Per a Dec. 29 announcement, the New York Department of Financial Services has granted Japanese firm GMO-Z.com a charter to handle U.S.D. and Yen-backed stablecoins in New York. 

Given New York’s status as a global center, the NYDFS is the most prominent state financial regulator in the U.S. It is also one of the most aggressive. A pass to operate in New York often opens up the rest of the country. 

GMO’s charter is as a limited liability trust company rather than a full bank, the principle difference being in authorization to handle deposits. While a stablecoin operator typically needs the ability to hold reserves of the pegged asset, GMO’s charter limits its rights to hold other kinds of deposits not central to its ability “to issue, administer, and redeem” its stablecoins. 
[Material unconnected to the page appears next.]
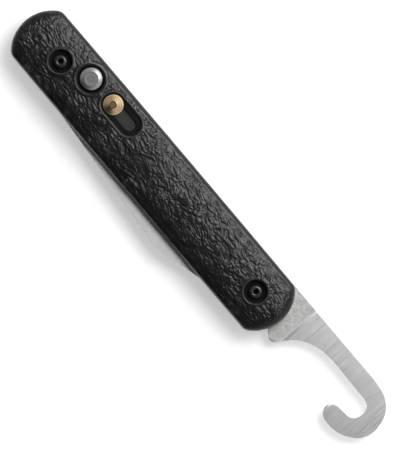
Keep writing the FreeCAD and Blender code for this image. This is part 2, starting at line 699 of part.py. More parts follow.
hw = new_body("hook_blade_washers")
pad(hw, "hook_washer_rear", Sketch(hw, "hook_washer_rear_ring", d("hook_slot_z") + 0.01)
    .ring(d("hook_pivot_x"), 0, ring_in, d("washer_r")), d("washer_thick"))
pad(hw, "hook_washer_front", Sketch(hw, "hook_washer_front_ring", d("hook_low") + d("hook_thick") + 0.01)
    .ring(d("hook_pivot_x"), 0, ring_in, d("washer_r")), d("washer_thick"))

ps = new_body("pivot_spacers")
pad(ps, "spacer_main", Sketch(ps, "spacer_main_ring", d("hook_slot_z"))
    .ring(d("main_pivot_x"), 0, ring_in, d("spacer_r")), d("centre_liner_z") - d("hook_slot_z"))
pad(ps, "spacer_hook", Sketch(ps, "spacer_hook_ring", d("main_slot_z"))
    .ring(d("hook_pivot_x"), 0, ring_in, d("spacer_r")), d("front_liner_z") - d("main_slot_z"))

# ------------------------------------------------------------------ opening spring
# Coil round the main barrel in the well of the tang; one leg lies in the slot
# of the front liner and turns up into the scale, the other sits in the tang.
coil_low = d("main_low") + d("main_thick") - d("well_deep") + 0.05 + d("coil_wire")


def turns_of(cx, cy, radius, low, pitch, turns, steps=20, start=0.0):
    """Points of a coil that climbs from low, counter-clockwise seen from above."""
    n = int(round(turns * steps))
    pts = []
    for i in range(n + 1):
        a = start + 2 * math.pi * turns * i / n
        pts.append(V(cx + radius * math.cos(a), cy + radius * math.sin(a), low + pitch * turns * i / n))
    return pts


def wire_spring(label, pts, wire_r, x=0.0, y=0.0, z=0.0):
    """Round wire along a run of short straight pieces with mitred joints."""
    path = Part.makePolygon(pts)
    ring = Part.Wire([Part.makeCircle(wire_r, pts[0], pts[1] - pts[0])])
    shell = path.makePipeShell([ring], True, False, 1)
    solid = Part.Solid(Part.Shell(shell.Faces)) if shell.ShapeType != "Solid" else shell
    if solid.Volume < 0:
        solid.reverse()
    length = sum((b - a).Length for a, b in zip(pts, pts[1:]))
    want = length * math.pi * wire_r ** 2
    if abs(solid.Volume - want) > 0.05 * want:
        raise RuntimeError("%s: volume %.3f, want %.3f" % (label, solid.Volume, want))
    o = doc.addObject("Part::Feature", label)
    o.Label = label
    o.Shape = solid
    o.Placement = FreeCAD.Placement(V(x, y, z), FreeCAD.Rotation())
    PARTS.append(o)
    return o


cr, cw = VAL["coil_r"], VAL["coil_wire"]
leg_x, leg_y = VAL["leg_x"] - MX, VAL["leg_y"]
leg_z = VAL["front_liner_z"] + 0.5
run = [V(cr + 2.4, 0, coil_low.v)]
run += turns_of(0, 0, cr, coil_low.v, VAL["coil_pitch"], 1.52)
top = run[-1]
run += [V(top.x - 0.25, leg_y, leg_z), V(leg_x, leg_y, leg_z), V(leg_x, leg_y, leg_z + 1.5)]
wire_spring("opening_spring", run, cw, x=MX)

# ------------------------------------------------------------------ button
cap = new_body("button_cap", d("button_x"), d("button_y"), d("button_low"))
cap_tall = d("button_top") - d("button_low")
pad(cap, "cap_disc", Sketch(cap, "cap_ring").circle(0, 0, d("button_r")), cap_tall)
dress(cap, "Chamfer", "cap_rim", lambda e: on_z(e, VAL["button_top"] - VAL["button_low"]),
      ChamferType="Two distances", Size=d("button_rim_drop"), Size2=d("button_rim"))
pocket(cap, "cap_bore", Sketch(cap, "cap_bore_ring").circle(0, 0, d("plug_r")),
       d("plug_top") - d("button_low"), rev=True)

plg = new_body("lock_plunger", d("button_x"), d("button_y"), d("collar_low"))
pad(plg, "collar", Sketch(plg, "collar_ring").circle(0, 0, d("collar_r")), d("collar_top") - d("collar_low"))
pad(plg, "stem", Sketch(plg, "stem_ring").circle(0, 0, d("stem_r")), d("button_low") - d("collar_low"))
pad(plg, "plug", Sketch(plg, "plug_ring").circle(0, 0, d("plug_r")), d("plug_top") - d("collar_low"))

bs_low = VAL["spring_wire"] + 0.03
bs_run = VAL["collar_low"] - VAL["spring_low"] - 2 * bs_low
wire_spring("button_spring", turns_of(0, 0, VAL["spring_r"], bs_low, bs_run / 6.5, 6.5, 16),
            VAL["spring_wire"], BX, BY, VAL["spring_low"])

# ------------------------------------------------------------------ safety
knob = new_body("safety_knob", d("knob_x"), d("button_y"), d("front_scale_z"))
ks = Sketch(knob, "knob_profile", None, "XZ_Plane")
kz = d("front_scale_z")
ks.poly([(0, 0.04), (d("rivet_r"), 0.04), (d("rivet_r"), d("pocket_top") - kz),
         (d("neck_r"), d("pocket_top") - kz), (d("neck_r"), d("knob_low") - kz),
         (d("knob_r"), d("knob_low") - kz), (d("knob_r"), d("knob_brim") - kz),
         (d("knob_flat"), d("knob_top") - kz), (0, d("knob_top") - kz)])
feature(knob, "Revolution", "knob_turned", ks, ReferenceAxis=(ks.s, ["V_Axis"]), Angle=360.0)

slide_low = d("front_scale_z") + 0.02
sl = new_body("safety_slide")
# tongue towards the button, then the plate, with a notch for the detent at each end of the travel
pad(sl, "slide_plate", Sketch(sl, "slide_line", slide_low).poly([
    (-31.45, 2.4), (-28.9, 2.4), (-28.9, 0.5), (-28.0, 1.25), (-27.1, 0.5), (-20.9, 0.5),
    (-20.0, 1.25), (-19.1, 0.5), (-13.5, 0.5), (-13.5, 7.2), (-28.9, 7.2), (-28.9, 5.4),
    (-31.45, 5.4)]), d("slide_thick"))
pocket(sl, "slide_rivet_hole", Sketch(sl, "slide_rivet_ring", slide_low + d("slide_thick"))
       .circle(d("knob_x"), d("button_y"), d("rivet_r")), d("slide_thick") + 1.0)

dt = new_body("safety_detent_spring")
pad(dt, "detent_strip", Sketch(dt, "detent_line", slide_low).poly([
    (-10.6, -1.2), (-10.6, 0.1), (-11.0, 0.1), (-11.0, -0.8), (-18.9, 0.0), (-20.0, 1.0),
    (-21.1, 0.0), (-27.5, -0.75), (-27.5, -1.15), (-21.0, -0.4), (-20.0, 0.5), (-19.0, -0.4),
    (-11.0, -1.2)]), d("slide_thick") - 0.1)

# ------------------------------------------------------------------ spacers, pins, backspring
st = new_body("stop_pin", d("stop_x"), d("stop_y"), d("rear_liner_z"))
pad(st, "stop_pin_rod", Sketch(st, "stop_pin_ring").circle(0, 0, d("stop_r")), barrel_long)

pn = new_body("spacer_pins", z=d("rear_liner_z"))
sk = Sketch(pn, "spacer_pin_rings")
for k in ("pin_a", "pin_b", "pin_c", "pin_d"):
    sk.circle(d(k), d("pin_y"), d("pin_r"))
pad(pn, "spacer_pin_rods", sk, barrel_long)

mb = new_body("main_backspacer")
pad(mb, "main_strip", Sketch(mb, "main_strip_line", d("main_slot_z")).poly([
    (-41.0, 8.9), (-32.4, 8.9), (-31.4, d("rest_y")), (60.2, d("rest_y")), (58.9, 8.9), (57.2, 10.1),
    (55.6, d("back_y")), (-41.0, d("back_y"))]), d("front_liner_z") - d("main_slot_z"))
sk = Sketch(mb, "main_strip_rings", d("front_liner_z"))
for k in ("pin_a", "pin_b", "pin_c", "pin_d"):
    sk.circle(d(k), d("pin_y"), d("pin_r"))
pocket(mb, "main_strip_holes", sk, d("front_liner_z") - d("main_slot_z") + 1.0)

rb = new_body("rear_backspacer")
pad(rb, "rear_strip", Sketch(rb, "rear_strip_line", d("hook_slot_z"))
    .rect(-32.0, -10.4, d("rest_y"), d("back_y")), d("centre_liner_z") - d("hook_slot_z"))
sk = Sketch(rb, "rear_strip_rings", d("centre_liner_z"))
for k in ("pin_a", "pin_b"):
    sk.circle(d(k), d("pin_y"), d("pin_r"))
pocket(rb, "rear_strip_holes", sk, d("centre_liner_z") - d("hook_slot_z") + 1.0)

# slip-joint spring: pinned at two places, presses on the flats of the hook's
# tang, and its thin tip lies over the shoulder of the open blade
kb = new_body("hook_backspring")
hb_low = d("hook_slot_z") + 0.15
pad(kb, "backspring_bar", Sketch(kb, "backspring_line", hb_low).poly([
    (12.6, d("rest_y")), (37.0, d("rest_y")), (44.0, 8.36), (55.2, 8.36), (57.2, 10.38), (63.4, 10.38),
    (63.4, 10.84), (12.6, 10.84)]), d("centre_liner_z") - d("hook_slot_z") - 0.3)
sk = Sketch(kb, "backspring_rings", d("centre_liner_z"))
for k in ("pin_c", "pin_d"):
    sk.circle(d(k), d("pin_y"), d("pin_r"))
pocket(kb, "backspring_holes", sk, d("centre_liner_z") - d("hook_slot_z") + 1.0)

# ------------------------------------------------------------------ check and write
doc.recompute()
bad = [o.Name for o in doc.Objects if "Invalid" in o.State or "Error" in o.State]
if bad:
    raise RuntimeError("failed objects: %s" % bad)
labels = [b.Label for b in PARTS]
if len(set(labels)) != len(labels):
    raise RuntimeError("labels repeat")
for b in PARTS:
    if b.Shape.isNull() or not b.Shape.isValid() or not b.Shape.Solids:
        raise RuntimeError("bad shape: %s" % b.Label)
for b in PARTS:
    b.Shape.exportStep(os.path.join("parts", b.Label + ".step"))
    bb = b.Shape.BoundBox
    print("%-22s solids %d vol %9.3f  x %7.2f %7.2f  y %7.2f %7.2f  z %6.2f %6.2f" % (
        b.Label, len(b.Shape.Solids), b.Shape.Volume, bb.XMin, bb.XMax, bb.YMin, bb.YMax, bb.ZMin, bb.ZMax))
print("%d parts written" % len(PARTS))
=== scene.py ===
import json
import math

import bmesh
import bpy
import numpy as np
from mathutils import Matrix, Vector
from mathutils.geometry import delaunay_2d_cdt

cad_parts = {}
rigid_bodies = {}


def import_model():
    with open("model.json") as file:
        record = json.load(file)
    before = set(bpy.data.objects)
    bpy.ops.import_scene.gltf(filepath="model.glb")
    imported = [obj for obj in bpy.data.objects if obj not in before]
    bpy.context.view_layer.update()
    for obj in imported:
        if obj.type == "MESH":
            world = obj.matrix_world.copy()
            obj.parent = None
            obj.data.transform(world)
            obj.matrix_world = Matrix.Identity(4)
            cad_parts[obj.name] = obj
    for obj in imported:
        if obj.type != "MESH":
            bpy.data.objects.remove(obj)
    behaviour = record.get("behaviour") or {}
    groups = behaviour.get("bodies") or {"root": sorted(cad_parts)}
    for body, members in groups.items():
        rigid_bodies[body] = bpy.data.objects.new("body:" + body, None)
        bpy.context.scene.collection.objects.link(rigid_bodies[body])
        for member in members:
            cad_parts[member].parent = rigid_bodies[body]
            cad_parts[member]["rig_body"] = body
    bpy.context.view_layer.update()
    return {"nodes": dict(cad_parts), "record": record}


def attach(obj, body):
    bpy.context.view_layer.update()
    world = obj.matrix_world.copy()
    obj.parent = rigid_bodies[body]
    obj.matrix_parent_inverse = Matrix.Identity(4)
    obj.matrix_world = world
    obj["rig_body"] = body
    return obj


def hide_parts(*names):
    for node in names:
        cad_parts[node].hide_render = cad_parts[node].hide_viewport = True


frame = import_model()
NODES = frame["nodes"]


MM = 0.001

# places of the hardware, in millimetres, as in the model
MAIN_X, HOOK_X = -46.0, 51.0
BUTTON = (-35.3, 3.9)
KNOB = (-24.35, 3.9)
FLOOR_Z = 0.0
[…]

The right to issue such non-depository charters has been a bone of contention between state regulators like the NYDFS and national banking regulators in the U.S. 

GMO president and CEO Ken Nakamura said: “We’re breaking ground with our move to issue the first regulated JPY-pegged stablecoin, which many see as a safe haven asset.” 

The NYDFS recently made changes to its famous BitLicense, including a conditional format that buddies up newly licensed firms with existing licensees. The first conditional BitLicense went to PayPal, facilitating the launch of its new crypto services earlier this fall with the help of longstanding licensee Paxos.